▸ DATA SECTION:
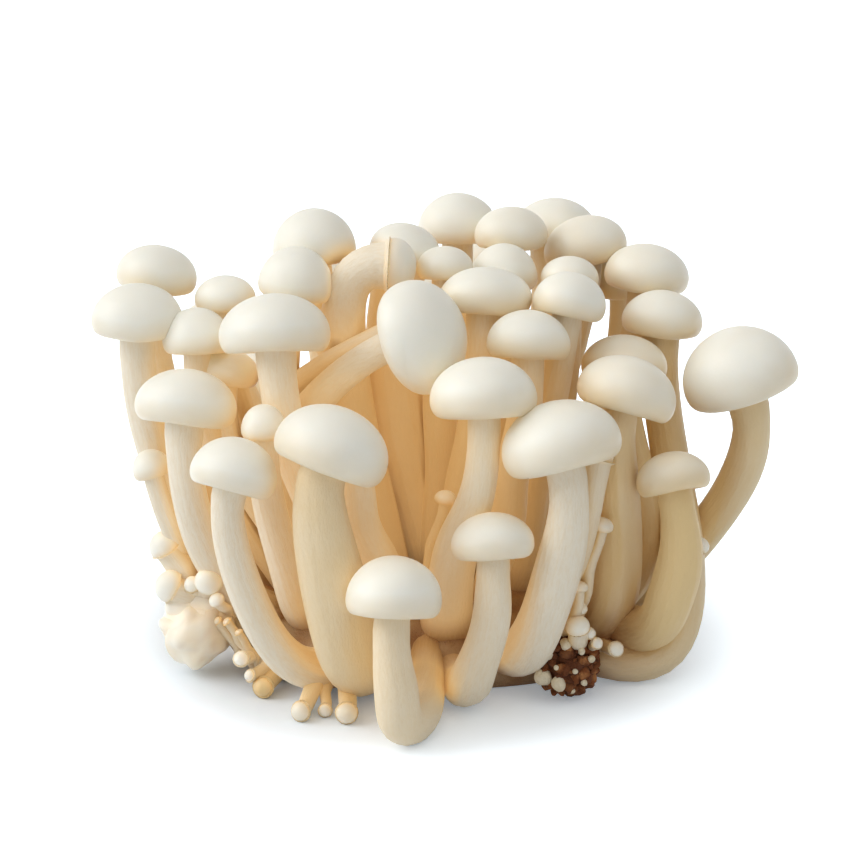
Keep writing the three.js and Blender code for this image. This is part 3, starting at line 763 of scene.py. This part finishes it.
def mushroom_skin(m, seed, columns=96, rows=ROWS):
    """Rings (rows, columns, 3) and two poles of a mushroom's skin, with the profile and turn that made them.
    A ring is place + along * height + width * (side * cos turn + across * sin turn)."""
    rng = np.random.default_rng(seed)
    share, lift, radius, zone = skin_profile(m, rows)
    r = m["r"] * MM
    turn = turns(columns)
    handles = route_handles(m)
    place, side, across, along = route_frame(handles, share)
    up, out = share[:, None], np.clip(radius / r, 0, 1)[:, None]

    # the stem: bulges along it, and an uneven section that twists slowly, with shallow grooves
    bulges = BULGE * np.sin(2 * np.pi * rng.uniform(*BULGE_COUNT) * up + rng.uniform(*ANY_PHASE))
    section = sum(waves(rng, turn + twist * up, counts, size) for counts, size, twist in STEM_WAVES)
    uneven_stem = 1 + (bulges + section) * smooth(1 - up, 0, STEADY_END)
    # the cap: a rim that isn't quite round or flat
    uneven_cap = 1 + sum(waves(rng, turn, *wave) for wave in RIM_WAVES) * out**2
    sag = r * sum(waves(rng, turn, *wave) for wave in SAG_WAVES) * out**2
    is_cap = (zone > 0)[:, None]
    width = radius[:, None] * np.where(is_cap, uneven_cap, uneven_stem)
    height = lift[:, None] + np.where(is_cap, sag, 0)
    # the gills: every second column is folded up, most in the middle of their length
    inmost = radius[zone == 1][0]
    g = np.where(zone == 1, (radius - inmost) / (GILL_EDGE * r - inmost), 0)
    depth = GILL_DEPTH * r * np.sin(np.pi * g**GILL_SKEW) * (zone == 1)
    height = height + np.where(np.arange(columns) % 2, 1, -1) * depth[:, None]

    sway = np.sin(2 * np.pi * rng.uniform(*WANDER_COUNT) * share + rng.uniform(*ANY_PHASE))
    wander = WANDER * np.sin(np.pi * share) * sway
    rings = (place + side * wander[:, None])[:, None] + along[:, None] * height[..., None]
    rings = rings + side[:, None] * (width * np.cos(turn))[..., None]
    rings = rings + across[:, None] * (width * np.sin(turn))[..., None]
    first = place[0] - along[0] * radius[0] * FOOT_ROUND
    last = place[-1] + along[-1] * r * m.get("dome", DOME)
    ripe = rng.uniform(-RIPE_SPREAD, RIPE_SPREAD) + m.get("tan", 0)
    return {"rings": rings, "first": first, "last": last, "zone": zone, "share": share, "radius": radius,
            "lift": lift, "turn": turn, "handles": handles, "r": r, "ripe": ripe}


# %% Neighbours
STRING = 12  # points along a stem


def strung_points(skin):
    """Points along a stem's route, with the radius there and the length each stands for, in millimetres."""
    t = (np.arange(STRING) + 0.5) / STRING
    at, _ = along_route(skin["handles"], t)
    stem = skin["zone"] == 0
    radius = np.interp(t, skin["share"][stem], skin["radius"][stem])
    length = np.linalg.norm(np.diff(at, axis=0), axis=1).sum() * STRING / (STRING - 1)
    string = {"at": at, "radius": radius, "step": np.full(STRING, length / STRING)}
    return {key: (value / MM).astype(np.float32) for key, value in string.items()}


def all_but(node):
    """The strung points of every stem but that one, joined."""
    rest = [string for name, string in strings.items() if name != node]
    return {key: np.concatenate([string[key] for string in rest]) for key in rest[0]}


def ring_normals(rings):
    """Unit normals of a sleeve's points: the cross product of the steps round a row and up the rows."""
    around = np.roll(rings, -1, axis=1) - np.roll(rings, 1, axis=1)
    upward = np.gradient(rings, axis=0)
    return unit(np.cross(around, upward) + 1e-12)


# %% Mushrooms
# Painted shade: the right side, away from the key lamp, gets more honey in its colour, by this for each
# millimetre.
SHADE_TO_RIGHT = 0.005  # the right side of the bunch has more honey, by this for each millimetre
# On a cap, the painted warm bounce light from neighbours and the painted shade to the right are scaled by
# this share.
CAP_SHARE = 0.5  # how much of the neighbours' colour shows on a cap
# Painted shade: more honey low on a cap and under it, where less light reaches.
SHADE_UNDER_CAP, UNDER_UP_TO = 0.5, 0.75  # more honey under a cap, up to that height over its radius
# Painted shade and light, listed per piece: more honey darkens stems and caps that lie in shade, mostly on
# the right, and less lightens some on the left.
PAINTED_SHADING = {  # more honey than the rest have, in the stem and in the cap
    "mushroom_01": (0.45, 0), "mushroom_02": (0, -0.2), "mushroom_03": (0.7, 0), "mushroom_04": (0.25, 0),
    "mushroom_05": (-0.35, -0.1), "mushroom_06": (0.9, 0.25), "mushroom_07": (0, -0.1),
    "mushroom_09": (0.45, 0.05), "mushroom_10": (0.5, 0.15), "mushroom_11": (0.4, -0.2),
    "mushroom_13": (-1, 0), "mushroom_15": (0, -0.3), "mushroom_16": (-0.6, 0), "mushroom_23": (0.5, 0.1),
    "mushroom_29": (0.3, 0), "mushroom_35": (0, -0.3),
}
STOUTER = {"mushroom_21": 1.1, "mushroom_30": 1.15}  # stems that swell a little more than the solid ones


def skin_parts(name, skin, others):
    """Points, faces, vertex values and finishes (0 stem, 1 gills, 2 cap) of a skin among other stems."""
    rows, columns = skin["rings"].shape[:2]
    points = sleeve_points(skin["rings"], skin["first"], skin["last"])
    zone = skin["zone"]
    finish = np.select([zone == 0, zone == 1], [0, 1], 2)
    slots = np.concatenate([np.zeros(columns), np.repeat(finish[1:], columns), np.full(columns, 2)])
    # The extra honey here is the piece's own tone plus painted shade: listed per piece, under its cap and
    # towards the right.
    stem_shading, cap_shading = PAINTED_SHADING.get(name, (0, 0))
    under = np.where(zone > 0, 1 - smooth(skin["lift"] / skin["r"], 0, UNDER_UP_TO), 0)
    tan = np.repeat(np.where(zone == 0, stem_shading, cap_shading) + skin["ripe"] + SHADE_UNDER_CAP * under, columns)
    crowded = crowding(skin["rings"].reshape(-1, 3), ring_normals(skin["rings"]).reshape(-1, 3), others)
    crowded, tan = (np.concatenate([value[:1], value, value[-1:]]) for value in (crowded, tan))
    share = np.concatenate([[1.0], np.repeat(np.where(zone > 1, CAP_SHARE, 1.0), columns), [CAP_SHARE]])
    values = warmth(points, crowded, tan + share * SHADE_TO_RIGHT * points[:, 0] / MM)
    values["inner"] = values["inner"] * share
    length = route_length(skin["handles"]) / MM
    grain = (np.cos(skin["turn"]), np.sin(skin["turn"]), skin["share"][:, None] * length)
    values["grain"] = sleeve_points(np.stack(np.broadcast_arrays(*grain), -1), (0, 0, 0), (0, 0, length))
    return points, sleeve_corners(rows, columns), values, slots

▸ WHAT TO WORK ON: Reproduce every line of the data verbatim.

▸ CORRECT ANSWER:
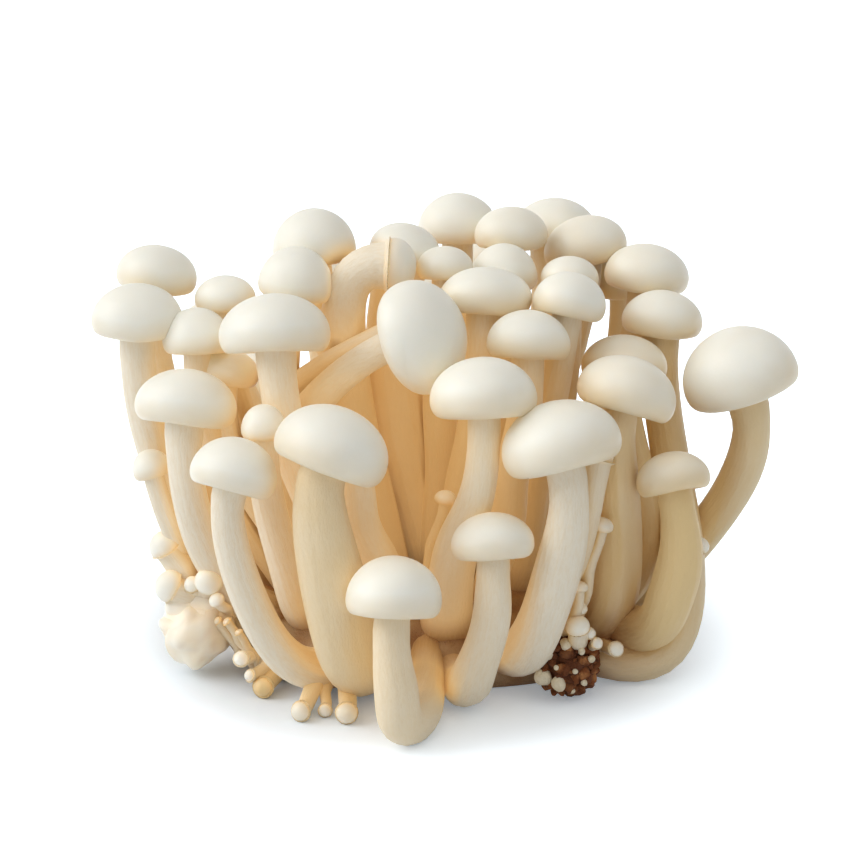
Keep writing the three.js and Blender code for this image. This is part 3, starting at line 763 of scene.py. This part finishes it.
def mushroom_skin(m, seed, columns=96, rows=ROWS):
    """Rings (rows, columns, 3) and two poles of a mushroom's skin, with the profile and turn that made them.
    A ring is place + along * height + width * (side * cos turn + across * sin turn)."""
    rng = np.random.default_rng(seed)
    share, lift, radius, zone = skin_profile(m, rows)
    r = m["r"] * MM
    turn = turns(columns)
    handles = route_handles(m)
    place, side, across, along = route_frame(handles, share)
    up, out = share[:, None], np.clip(radius / r, 0, 1)[:, None]

    # the stem: bulges along it, and an uneven section that twists slowly, with shallow grooves
    bulges = BULGE * np.sin(2 * np.pi * rng.uniform(*BULGE_COUNT) * up + rng.uniform(*ANY_PHASE))
    section = sum(waves(rng, turn + twist * up, counts, size) for counts, size, twist in STEM_WAVES)
    uneven_stem = 1 + (bulges + section) * smooth(1 - up, 0, STEADY_END)
    # the cap: a rim that isn't quite round or flat
    uneven_cap = 1 + sum(waves(rng, turn, *wave) for wave in RIM_WAVES) * out**2
    sag = r * sum(waves(rng, turn, *wave) for wave in SAG_WAVES) * out**2
    is_cap = (zone > 0)[:, None]
    width = radius[:, None] * np.where(is_cap, uneven_cap, uneven_stem)
    height = lift[:, None] + np.where(is_cap, sag, 0)
    # the gills: every second column is folded up, most in the middle of their length
    inmost = radius[zone == 1][0]
    g = np.where(zone == 1, (radius - inmost) / (GILL_EDGE * r - inmost), 0)
    depth = GILL_DEPTH * r * np.sin(np.pi * g**GILL_SKEW) * (zone == 1)
    height = height + np.where(np.arange(columns) % 2, 1, -1) * depth[:, None]

    sway = np.sin(2 * np.pi * rng.uniform(*WANDER_COUNT) * share + rng.uniform(*ANY_PHASE))
    wander = WANDER * np.sin(np.pi * share) * sway
    rings = (place + side * wander[:, None])[:, None] + along[:, None] * height[..., None]
    rings = rings + side[:, None] * (width * np.cos(turn))[..., None]
    rings = rings + across[:, None] * (width * np.sin(turn))[..., None]
    first = place[0] - along[0] * radius[0] * FOOT_ROUND
    last = place[-1] + along[-1] * r * m.get("dome", DOME)
    ripe = rng.uniform(-RIPE_SPREAD, RIPE_SPREAD) + m.get("tan", 0)
    return {"rings": rings, "first": first, "last": last, "zone": zone, "share": share, "radius": radius,
            "lift": lift, "turn": turn, "handles": handles, "r": r, "ripe": ripe}


# %% Neighbours
STRING = 12  # points along a stem


def strung_points(skin):
    """Points along a stem's route, with the radius there and the length each stands for, in millimetres."""
    t = (np.arange(STRING) + 0.5) / STRING
    at, _ = along_route(skin["handles"], t)
    stem = skin["zone"] == 0
    radius = np.interp(t, skin["share"][stem], skin["radius"][stem])
    length = np.linalg.norm(np.diff(at, axis=0), axis=1).sum() * STRING / (STRING - 1)
    string = {"at": at, "radius": radius, "step": np.full(STRING, length / STRING)}
    return {key: (value / MM).astype(np.float32) for key, value in string.items()}


def all_but(node):
    """The strung points of every stem but that one, joined."""
    rest = [string for name, string in strings.items() if name != node]
    return {key: np.concatenate([string[key] for string in rest]) for key in rest[0]}


def ring_normals(rings):
    """Unit normals of a sleeve's points: the cross product of the steps round a row and up the rows."""
    around = np.roll(rings, -1, axis=1) - np.roll(rings, 1, axis=1)
    upward = np.gradient(rings, axis=0)
    return unit(np.cross(around, upward) + 1e-12)


# %% Mushrooms
# Painted shade: the right side, away from the key lamp, gets more honey in its colour, by this for each
# millimetre.
SHADE_TO_RIGHT = 0.005  # the right side of the bunch has more honey, by this for each millimetre
# On a cap, the painted warm bounce light from neighbours and the painted shade to the right are scaled by
# this share.
CAP_SHARE = 0.5  # how much of the neighbours' colour shows on a cap
# Painted shade: more honey low on a cap and under it, where less light reaches.
SHADE_UNDER_CAP, UNDER_UP_TO = 0.5, 0.75  # more honey under a cap, up to that height over its radius
# Painted shade and light, listed per piece: more honey darkens stems and caps that lie in shade, mostly on
# the right, and less lightens some on the left.
PAINTED_SHADING = {  # more honey than the rest have, in the stem and in the cap
    "mushroom_01": (0.45, 0), "mushroom_02": (0, -0.2), "mushroom_03": (0.7, 0), "mushroom_04": (0.25, 0),
    "mushroom_05": (-0.35, -0.1), "mushroom_06": (0.9, 0.25), "mushroom_07": (0, -0.1),
    "mushroom_09": (0.45, 0.05), "mushroom_10": (0.5, 0.15), "mushroom_11": (0.4, -0.2),
    "mushroom_13": (-1, 0), "mushroom_15": (0, -0.3), "mushroom_16": (-0.6, 0), "mushroom_23": (0.5, 0.1),
    "mushroom_29": (0.3, 0), "mushroom_35": (0, -0.3),
}
STOUTER = {"mushroom_21": 1.1, "mushroom_30": 1.15}  # stems that swell a little more than the solid ones


def skin_parts(name, skin, others):
    """Points, faces, vertex values and finishes (0 stem, 1 gills, 2 cap) of a skin among other stems."""
    rows, columns = skin["rings"].shape[:2]
    points = sleeve_points(skin["rings"], skin["first"], skin["last"])
    zone = skin["zone"]
    finish = np.select([zone == 0, zone == 1], [0, 1], 2)
    slots = np.concatenate([np.zeros(columns), np.repeat(finish[1:], columns), np.full(columns, 2)])
    # The extra honey here is the piece's own tone plus painted shade: listed per piece, under its cap and
    # towards the right.
    stem_shading, cap_shading = PAINTED_SHADING.get(name, (0, 0))
    under = np.where(zone > 0, 1 - smooth(skin["lift"] / skin["r"], 0, UNDER_UP_TO), 0)
    tan = np.repeat(np.where(zone == 0, stem_shading, cap_shading) + skin["ripe"] + SHADE_UNDER_CAP * under, columns)
    crowded = crowding(skin["rings"].reshape(-1, 3), ring_normals(skin["rings"]).reshape(-1, 3), others)
    crowded, tan = (np.concatenate([value[:1], value, value[-1:]]) for value in (crowded, tan))
    share = np.concatenate([[1.0], np.repeat(np.where(zone > 1, CAP_SHARE, 1.0), columns), [CAP_SHARE]])
    values = warmth(points, crowded, tan + share * SHADE_TO_RIGHT * points[:, 0] / MM)
    values["inner"] = values["inner"] * share
    length = route_length(skin["handles"]) / MM
    grain = (np.cos(skin["turn"]), np.sin(skin["turn"]), skin["share"][:, None] * length)
    values["grain"] = sleeve_points(np.stack(np.broadcast_arrays(*grain), -1), (0, 0, 0), (0, 0, length))
    return points, sleeve_corners(rows, columns), values, slots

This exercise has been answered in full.